The helicopter speed barrier comes in the form of asymmetrical lift. As the rotorcraft gains forward speed, the airflow over a rotor blade advancing forward in its rotational arc is the rotational speed combined with the forward speed of the entire airframe. Thus that rotor blade generates more lift than it would in hovering flight, the sum of its rotating speed and additional lift due to the entire helicopter’s passage through the air.

When that rotor blade completes the forward portion of its arc, and begins to retreat aft toward the tail boom, it loses the added lift imparted to it via the airflow generated by the helo’s forward flight. If the lift generated by the entire rotor disc can be visualized from straight above, it’s as if one side is pulling up and one side is pushing down. The pioneers of the helicopter world–Igor Sikorsky, Arthur Young and Frank Piasecki–devised various flapping or teetering mechanisms to cope with asymmetric lift and the resulting “rollover” tendency, and they succeeded–at low speed. But as speeds increased so did the asymmetric lift and at some point the mechanisms designed to equalize the lift of the advancing and retreating blades reach their limit. The retreating blade stalls and the rollover forces become so strong that the rotor systems either tear apart or the aircraft becomes uncontrollable.

The Answer?
Manufacturers have tried various combinations of wings and rotors to beat this speed barrier. The most recent attempt was Sikorsky’s X-wing, a radical design that was intended to use a rotating main rotor for low-speed lift, then locking that rotor into place to serve as fixed supporting airfoils for predicted flight to nearly 260 kt.

The trick to locking and unlocking the rotor for in-flight conversion between fixed- and rotary-wing flight has never quite been worked out. Engineers foresaw a corner of the flight envelope in which the aircraft would be neither helicopter nor airplane and could instead become a paperweight. In the X-wing’s case, that particular technical trick of carrying over lift between the two flight regimes was to have been accomplished through use of air blown over the slowing and stopped blades as the conversion was made and the airframe accelerated to flight speed by conventional jet engines.

Alas, the X-wing never converted to helicopter mode, nor was it flown as a rotorcraft from a ground start. As the test flights in basic airframe form without the experimental X-wing racked up the data points, Sikorsky engineers backed away from the sheer complexity of the task they had proposed. Defense Department money dried up and the program was eventually scratched.

Today, a small unmanned aircraft seeks to do what Sikorsky’s X-wing never did.
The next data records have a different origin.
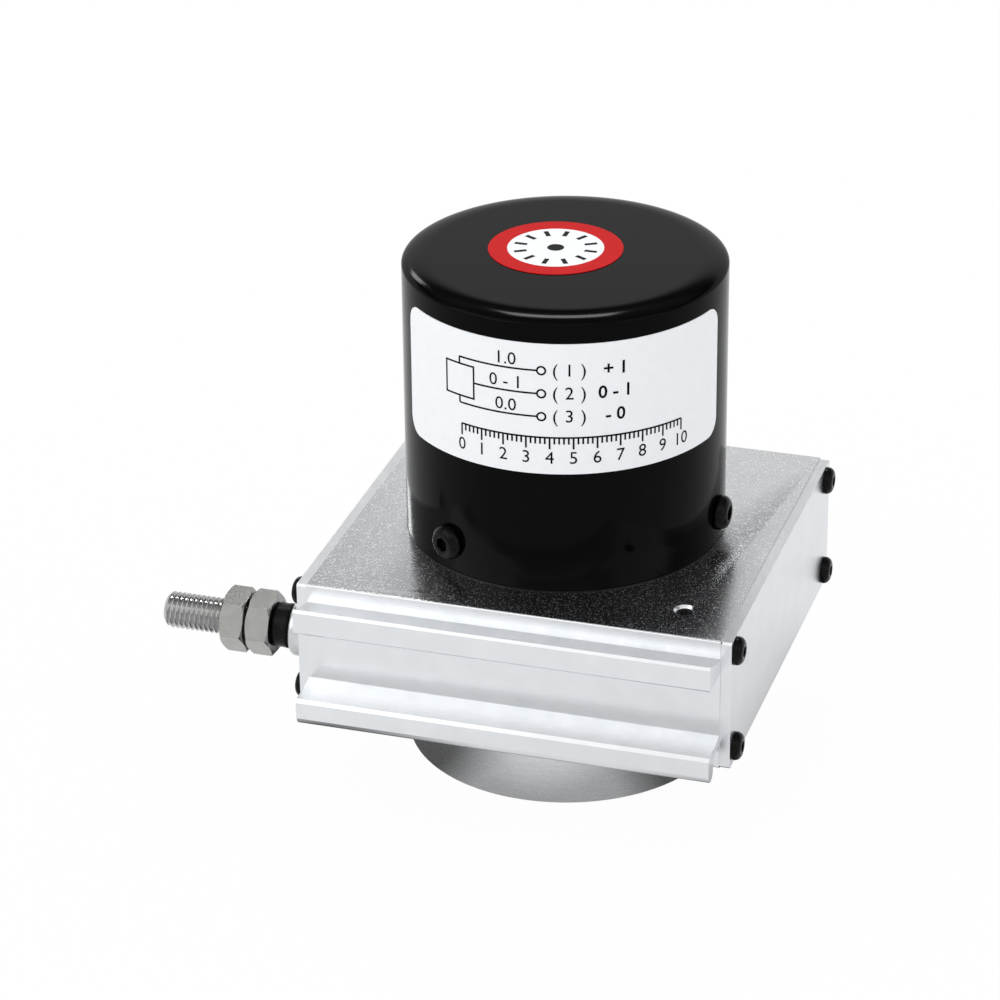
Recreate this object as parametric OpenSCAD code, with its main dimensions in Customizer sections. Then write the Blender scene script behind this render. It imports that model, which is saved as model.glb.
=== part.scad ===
// Draw wire encoder. A sprung cable drum turns in an extruded housing, a spring can hangs
// below it and a ten-turn sensor sits under the round cover. The wire leaves towards -X.
// Origin: centre of the spring can's bottom face, +Z along the drum axis. Millimetres.

/* [Wire] */
// Length of wire on one turn of the drum, which sets the drum and the housing around it
turn_len = 200; // [185:1:240]
// Turns of wire on the drum when the wire is fully wound
wire_turns = 10; // [6:1:12]
// Diameter of the coated steel wire
wire_d = 0.6; // [0.5:0.02:0.7]
// Free space between neighbouring turns
turn_space = 0.75; // [0.7:0.01:1.0]
// Clearance round the wire in grooves and guides
wire_gap = 0.15; // [0.1:0.01:0.25]

/* [Drum] */
// Height of the drum's two edge flanges above the wire's centre line
flange_rise = 1.0; // [0.6:0.1:1.3]
// Thickness of each edge flange
flange_t = 1.0; // [0.8:0.1:2]
// Depth of the groove lands below the wire's centre line
land_drop = 0.25; // [0.2:0.01:0.3]
// Radial thickness of the drum rim
rim_t = 3.0; // [2:0.1:5]
// Thickness of the drum web
web_t = 2.5; // [2:0.1:5]
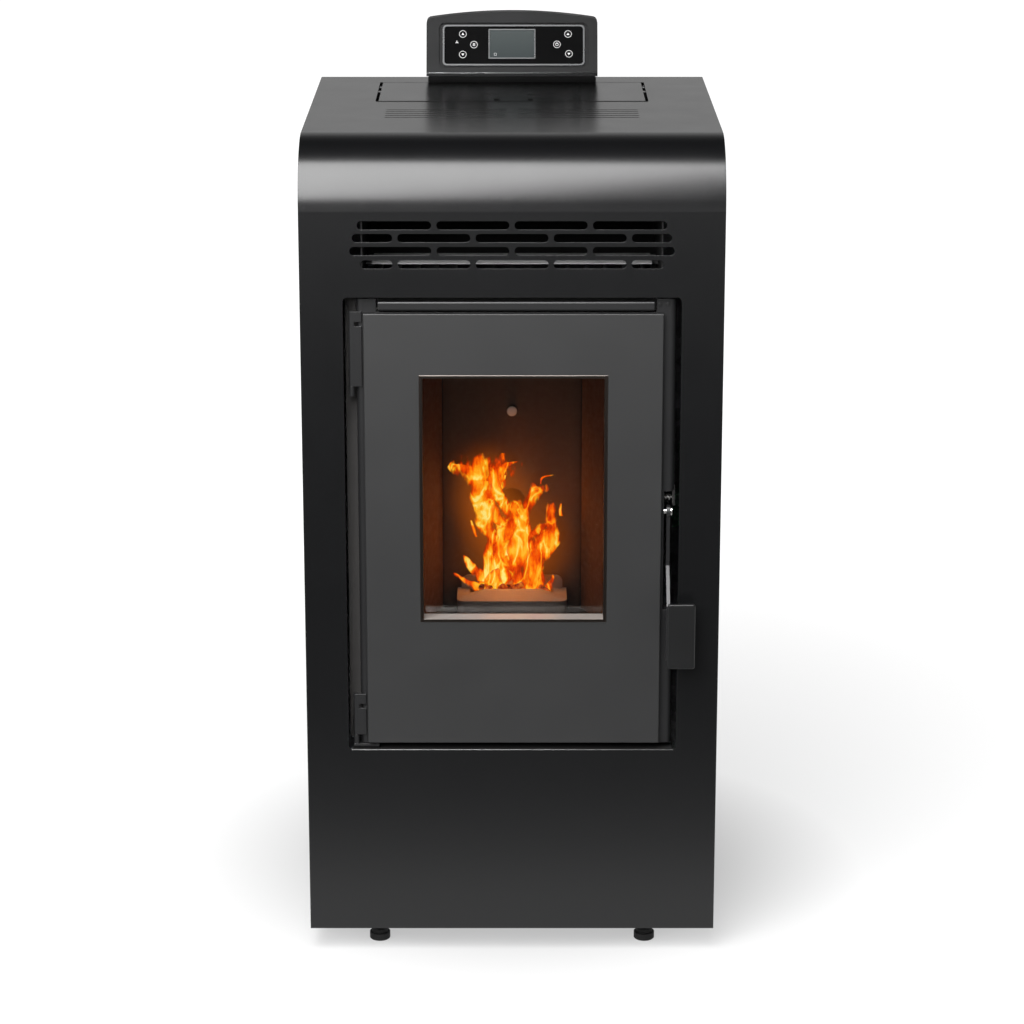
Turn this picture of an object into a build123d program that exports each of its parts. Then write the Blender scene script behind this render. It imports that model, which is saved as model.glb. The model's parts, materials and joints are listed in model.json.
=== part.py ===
"""Pellet stove: an assembly of separate pieces, in millimetres.

The stove faces -Y, with +X to the right and +Z up.  Everything is first laid out with y = 0 on the
front plane of the cabinet, and each finished piece is then moved back by Y_CENTRE, so that the origin
lies under the middle of the whole stove, on the floor.
"""
from math import cos, hypot, radians, sin, tan
import os

from build123d import *

# ---- cabinet -------------------------------------------------------------------------------------
WIDTH = 450.0                 # outside, over the side panels
DEPTH = 472.0                 # front plane to rear panel
HEIGHT = 910.0                # floor to top plate
FOOT_HEIGHT = 26.0            # floor to the underside of the cabinet
SHEET = 1.5                   # cabinet sheet metal
SEAM = 0.3                    # gap between sheets that lie beside each other
OVER = 5.0                    # how far a cutter reaches past what it cuts
BASE_T = 2.0
BASE_LIP = 22.0               # turned-up edge of the base plate
SIDE_HEM = 14.0               # folded rear edge of a side
SIDE_HEM_LOW = 30.0           # where that fold starts, above the base
BEND_OUTER = 72.0             # outside radius where the front sheet turns into the top

FOOT_X = 149.0                # feet, left and right of the middle
FOOT_FRONT_Y = 35.0
FOOT_REAR_Y = DEPTH - FOOT_FRONT_Y
FOOT_DISC_R = 11.5
FOOT_DISC_H = 12.0
FOOT_RIM_H = 8.0              # full-width part of the disc
STUD_R = 4.0
STUD_ABOVE = 16.0             # stud above the base plate
NUT_AF = 13.0                 # jam nut across flats
NUT_H = 6.0

# ---- air slots in the base and the rear panel ----------------------------------------------------
BACK_SLOT_X = -80.0           # their middle, on the left
BACK_SLOT_W, BACK_SLOT_H, BACK_SLOT_PITCH = 170.0, 4.5, 12.0
BACK_SLOTS = ((90.0, 5), (560.0, 8))   # height of the lowest slot and their count, in two groups
BASE_SLOT_W, BASE_SLOT_H, BASE_SLOT_COUNT = 180.0, 5.0, 7

# ---- front opening and its door ------------------------------------------------------------------
TOP_BAND = 164.0              # height of the front above the opening
OPEN_X0 = -179.5
OPEN_X1 = 180.0
OPEN_Z0, OPEN_Z1 = 238.0, HEIGHT - TOP_BAND
OPEN_R = 5.0
PANEL_X0 = -158.0             # flush decor panel
PANEL_X1 = 161.0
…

A product of the Boeing Phantom Works (that company’s hush-hush flight-test center), the X-50A Dragonfly canard rotor wing (CRW) looks like one of Burt Rutan’s line of EZ homebuilts as if assembled by a junior high-school shop class–a not very gifted shop class at that.

Featuring a 12-ft-span wing (or should that be diameter, since this wing will rotate as a rotor?), the X-50A will take off like a conventional helicopter (although it could take off with lift coming from its wing in the fixed position). At a forward airspeed of 60 kt, the Dragonfly’s forward canard and aft horizontal stabilizer will begin to generate lift; at 120 kt those surfaces will develop enough lift that the rotor/wing will be able to be safely slowed, stopped and locked perpendicular to the fuselage. Subsequent, higher-speed Dragonfly variants still on the drawing board are designed to cruise at speeds of 450 kt and above. Top speed for the X-50A is a hoped-for 150 kt.

Looking at the 17.7-ft-long, 6.5-ft-tall X-50A prototype, one may wonder: “Why no tail rotor?”

“Tipjets” comes the answer. The Dragonfly’s unique rotor is powered by hot gas produced by a Williams International F112 jet. This hot exhaust is processed through a daisy-lobe mixer to cool the gas to a still lively 825 deg F.

It is then passed through plumbing carrying it from the engine through the rotor hub to eight tip jets (four on each rotor) that power the rotor system. Cooling the gas allows the use of conventional titanium rather than more exotic heat-tolerant hybrid alloys. In an effort to keep the X-50A parts count low, the entire rotor/wing/tipjet assembly is molded as one single structure.

In addition to its heat-resistant qualities, the brute strength of titanium is also needed in this unique rotor system. Tip speed for the X-50A rotor is 735 fps, roughly the same speed as that of the main rotor on a Boeing AH-64 Apache, but with one-fourth the blade diameter and four times the rpm. That works out to a staggering tip g-loading of 2,800 g. On the other hand, much of the complexity of a conventional helicopter has been eliminated by doing away with the transmission and drivetrain linkages.

Disk loading is predicted to be somewhere between 12 and 15 lb/sq ft, far closer to that of a conventional helicopter than the 67 lb/sq ft disk loading for a hovering MV-22 Osprey tiltrotor.

While tipjet main rotor propulsion is famous for dramatically cutting the anti-torque forces needed to control a helicopter, such a propulsion plan does not completely eliminate them on the X-50A. Drawing a small amount of exhaust air away from the Williams International F112, a pair of directional control nozzles will handle anti-torque control duties during low-speed, rotary-wing flight. As the X-50A accelerates and converts to fixed-wing flight, valves progressively divert hot gas away from the directional nozzles to the aft cruise nozzle, which provides the thrust for forward flight. Control in fixed-wing cruise (yaw, pitch and roll) is by means of the X-50A’s aerodynamic control surfaces.

Flight Test
Following first flight later this summer, a quartet of envelope expansion flights is aimed at getting the X-50A up to a forward speed of 60 kt in helicopter mode. Throughout the autumn, five more flights will combine various aspects of fixed- and rotary-wing flight, building to an airspeed of 130 kt. Finally, Boeing hopes the full conversion from rotary- to fixed-wing flight will take place this fall. A full test program of just 11 planned flights provides little room for mistakes, although the use of a pair of X-50A airframes should provide some buffer against delays due to mishaps and malfunctions.

Further development could result in either manned or unmanned military variants of the X-50A by 2008. Should a follow-on version make the quantum leap to 400 kt, both the military and possibly civil market could wake up to the long-awaited realization of a cherished dream: simple, reliable high-speed flight with the vest-pocket convenience of rotary-wing flight.